- **Given problem**: Using the listing below, please gather every line containing the word "context".

- **Records supplied**:
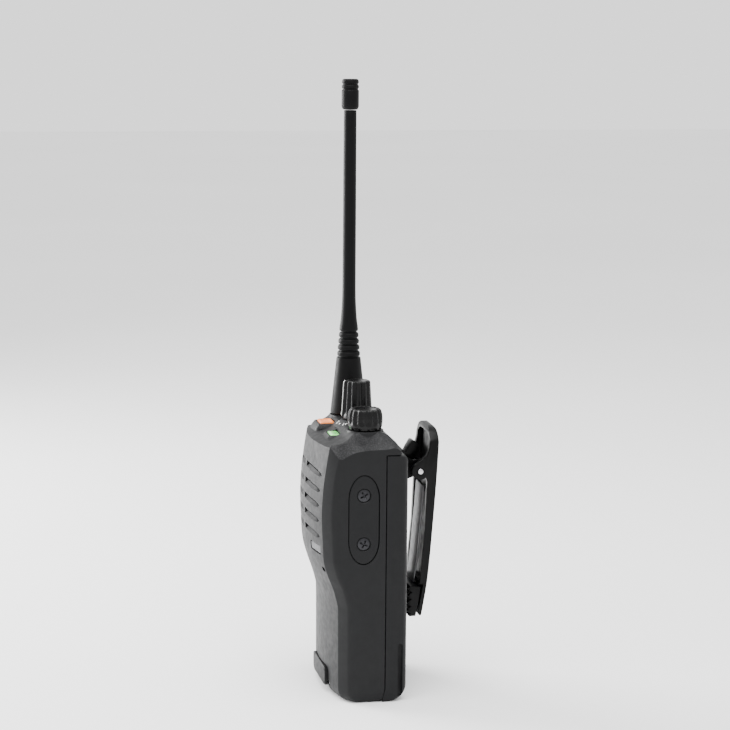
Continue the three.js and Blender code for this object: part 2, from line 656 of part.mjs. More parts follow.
function makeGripPad() {
  const pad = sideExtrusion([[15.8, 30], [19, 30], [20, 35], [21, 42], [16.6, 42]], -12.7, 12.7);
  const teeth = [32.4, 35.4, 38.4].map((z) => box(-13, 13, 15, 17, z, z + 1));
  return cut(pad, ...teeth);
}

// ---- Assembly -----------------------------------------------------------------------------------

const radio = new THREE.Group();

function place(name, body, look) {
  const mesh = new THREE.Mesh(geometryOf(body), look);
  mesh.name = name;
  radio.add(mesh);
}

place('front_case', makeFrontCase(), CASE_PLASTIC);
place('die_cast_chassis', makeChassis(), ALUMINIUM);
place('main_seal', makeMainSeal(), KEY_RUBBER);
place('main_board', makeMainBoard(), BOARD);
place('rf_shield', makeShield(), STEEL);
place('speaker_frame', makeSpeakerFrame(), DARK_STEEL);
place('speaker_magnet', rod('y', [0, SPEAKER.z], -14, -9.5, 8, 24), DARK_STEEL);
place('speaker_cone', makeSpeakerCone(), DARK_PLASTIC);
place('speaker_felt', rod('y', [0, SPEAKER.z], -21.1, -20.7, 15.4, 28), FELT);
place('microphone', rod('y', [20, 53.5], -16.8, -14.4, 2.4, 16), STEEL);
place('antenna_socket', makeAntennaSocket(), BRASS);
place('channel_encoder', box(-6.5, 6.5, -9, 0.7, 97.8, 105.3), DARK_PLASTIC);
place('volume_control', box(11, 22.6, -9, 0.7, 97.8, 103.6), DARK_PLASTIC);
place('emergency_switch', box(-15, -9, -16, -11, 94.8, 98.2), DARK_PLASTIC);
place('led_window', makeLedWindow(), GREEN);
place('accessory_cover', makeCover(), CASE_PLASTIC);
place('accessory_screw_upper', makeCoverScrew(1), DARK_STEEL);
place('accessory_screw_lower', makeCoverScrew(-1), DARK_STEEL);
place(
  'accessory_jack',
  box(23.8, 26.7, COVER.y - 4, COVER.y + 4, COVER.z - 6, COVER.z + 6),
  DARK_PLASTIC,
);
place('side_switch_board', makeSideSwitchBoard(), BOARD);
place('battery_connector', makeConnector(), DARK_PLASTIC);
CONTACT_XS.forEach((x, i) => {
  place(`spring_contact_${i + 1}`, rod('y', [x, CONTACT_Z], -1.5, 3, 1, 12), BRASS);
});
BOSS.zs.forEach((z, row) => {
  [-BOSS.x, BOSS.x].forEach((x, column) => {
    place(`chassis_screw_${row * 2 + column + 1}`, makeChassisScrew(x, z), STEEL);
  });
});
place('model_badge', frontLayer(badgeTool(0), 0.3, 0.9), DARK_PLASTIC);
place('latch_pin', rod('x', [LATCH.pinY, LATCH.pinZ], -15, 15, LATCH.pinRadius, 12), STEEL);

place('antenna_whip', makeWhip(), ANTENNA_RUBBER);
place('antenna_cap', makeAntennaCap(), ANTENNA_RUBBER);
place('antenna_plug', rod('z', [ANTENNA.x, ANTENNA.y], 99, 114.2, 3.2, 16), BRASS);
place('channel_knob', makeChannelKnob(), KNOB_PLASTIC);
place('channel_shaft', rod('z', [CHANNEL.x, CHANNEL.y], 105.6, 120.6, SHAFT_RADIUS, 16), ALUMINIUM);
place('volume_knob', makeVolumeKnob(), KNOB_PLASTIC);
place('volume_shaft', rod('z', [VOLUME.x, VOLUME.y], 103.9, 112.3, SHAFT_RADIUS, 16), ALUMINIUM);
place('emergency_button', makeEmergencyButton(), ORANGE);
place('ptt_button', makeKey(PTT, PTT.z, 1.3), KEY_RUBBER);
place('upper_side_key', makeKey(SIDE_KEY, SIDE_KEY.upperZ, 0.9), KEY_RUBBER);
place('lower_side_key', makeKey(SIDE_KEY, SIDE_KEY.lowerZ, 0.9), KEY_RUBBER);
place('battery_latch', makeLatch(), DARK_PLASTIC);
place('latch_bolt', centredBox(BOLT.halfWidth, -8.6, 5.4, BOLT.low, BOLT.high), STEEL);

place('battery_case', makeBatteryCase(), CASE_PLASTIC);
place('battery_lid', makeBatteryLid(), DARK_PLASTIC);
place('battery_cell_1', box(-26.4, -0.6, 5.3, 10.1, 24, 96.5), CELL_WRAP);
place('battery_cell_2', box(0.6, 26.4, 5.3, 10.1, 24, 96.5), CELL_WRAP);
place('protection_board', centredBox(22, 5.6, 6.8, 16, 22), BOARD);
CONTACT_XS.forEach((x, i) => {
  const plate = box(x - 1.8, x + 1.8, 3.35, 4.7, CONTACT_Z - 1.8, CONTACT_Z + 1.8);
  place(`battery_contact_${i + 1}`, plate, BRASS);
});
place('clip_bracket', makeClipBracket(), DARK_PLASTIC);
place('clip_screw_1', makeClipScrew(-CLIP_SCREW_X), STEEL);
place('clip_screw_2', makeClipScrew(CLIP_SCREW_X), STEEL);
place('clip_pin', rod('x', CLIP_PIVOT, -13.6, 13.6, CLIP.pinRadius, 14), STEEL);
place('clip_spring', makeClipSpring(), STEEL);
place('clip_lever', makeClipLever(), DARK_PLASTIC);
place('clip_leaf', makeClipLeaf(), DARK_STEEL);
place('clip_grip_pad', makeGripPad(), KEY_RUBBER);

export default radio;
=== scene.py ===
import math

import bmesh
import bpy
from mathutils import Matrix, Vector


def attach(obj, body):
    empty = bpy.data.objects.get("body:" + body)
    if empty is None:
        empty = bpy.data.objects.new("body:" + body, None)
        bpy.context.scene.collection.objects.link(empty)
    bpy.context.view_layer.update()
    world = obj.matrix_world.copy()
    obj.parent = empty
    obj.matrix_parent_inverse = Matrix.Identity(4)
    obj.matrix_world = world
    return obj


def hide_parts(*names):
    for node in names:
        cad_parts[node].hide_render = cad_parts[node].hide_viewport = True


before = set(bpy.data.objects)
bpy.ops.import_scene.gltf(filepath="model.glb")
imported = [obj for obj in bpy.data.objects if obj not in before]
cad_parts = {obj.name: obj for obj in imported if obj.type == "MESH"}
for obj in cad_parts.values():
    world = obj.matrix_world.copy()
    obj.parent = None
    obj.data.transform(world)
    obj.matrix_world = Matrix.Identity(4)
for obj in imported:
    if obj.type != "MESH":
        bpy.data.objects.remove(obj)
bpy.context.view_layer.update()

# A portable two-way radio. Lengths here are millimetres in the row frame: +X is the side with the
# accessory cover, -Y the speaker side and +Z up. Meshes are stored in metres.
MM = 0.001

# ---- Driving dimensions ----

HALF_WIDTH = 29.0
SPLIT_Y = 3.0
OVERHANG_Z = 99.8
BATTERY = {"front": 3.35, "back": 12.2, "top": 99.4}
CHANNEL = {"at": (0.0, -2.8), "base": 109.5, "top": 125.0}
POINTER_ANGLE = -95  # degrees from +X to the channel knob's white line
VOLUME = {"at": (17.0, -3.2), "base": 108.3, "top": 116.6}
ANTENNA_AT = (-19.0, -3.0)
EMERGENCY = {"at": (-12, -13.6), "half_width": 4.4, "half_depth": 2.9}
LAMP = {"at": (7.5, -14), "half_width": 4.2, "half_depth": 1.9}
COVER = {"y": -5.75, "z": 74.2, "half_width": 6.0, "half_height": 17.7, "end": 9.5}
COVER_SCREW_OFFSET = 9.7
PIVOT = (20.3, 89.5)
CLIP_HALF_WIDTH = 13.0
CLIP_TOP = 107.0
CLIP_SCREW = (7.5, 84.0)
EAR_X = 3.9
LATCH_CORNERS = (-13, 2.8), (13, 10.6)
LATCH_PIN = (-15.8, 4.6)
BADGE_CORNERS = (10, 59.5), (21.6, 62.5)
MICROPHONE_AT = (22, 53.5)
KEYS = {  # on the left wall: middle, half width, half height
    "ptt": ((-8, 73), 5.5, 11),
    "upper": ((-8, 91.5), 4, 3.4),
    "lower": ((-8, 55), 4, 3.4),
}


# ---- Curves and outlines ----

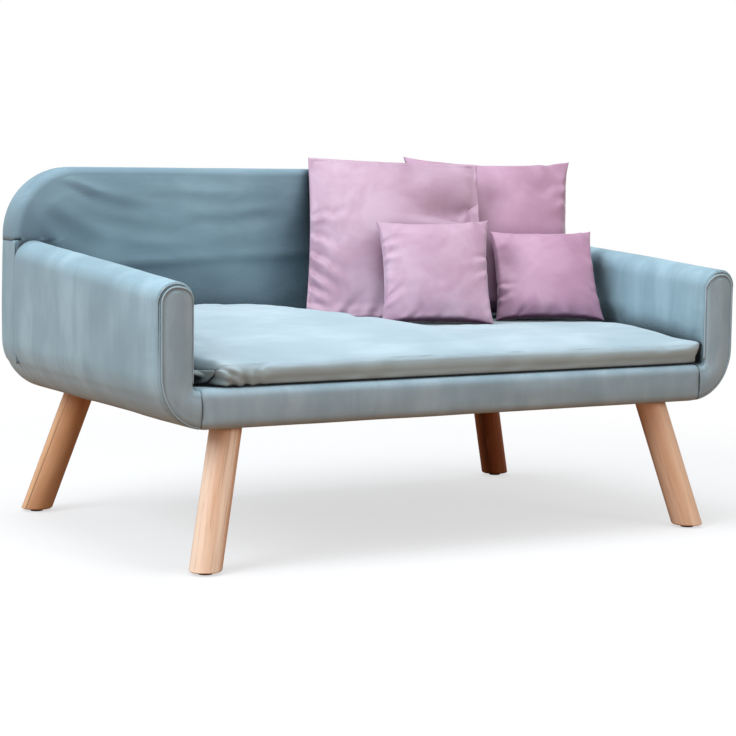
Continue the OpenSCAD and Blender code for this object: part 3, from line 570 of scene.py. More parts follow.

- **Solution to this exercise**:
        bpy.context.scene.collection.objects.link(empty)
    bpy.context.view_layer.update()
bpy.context.view_layer.update()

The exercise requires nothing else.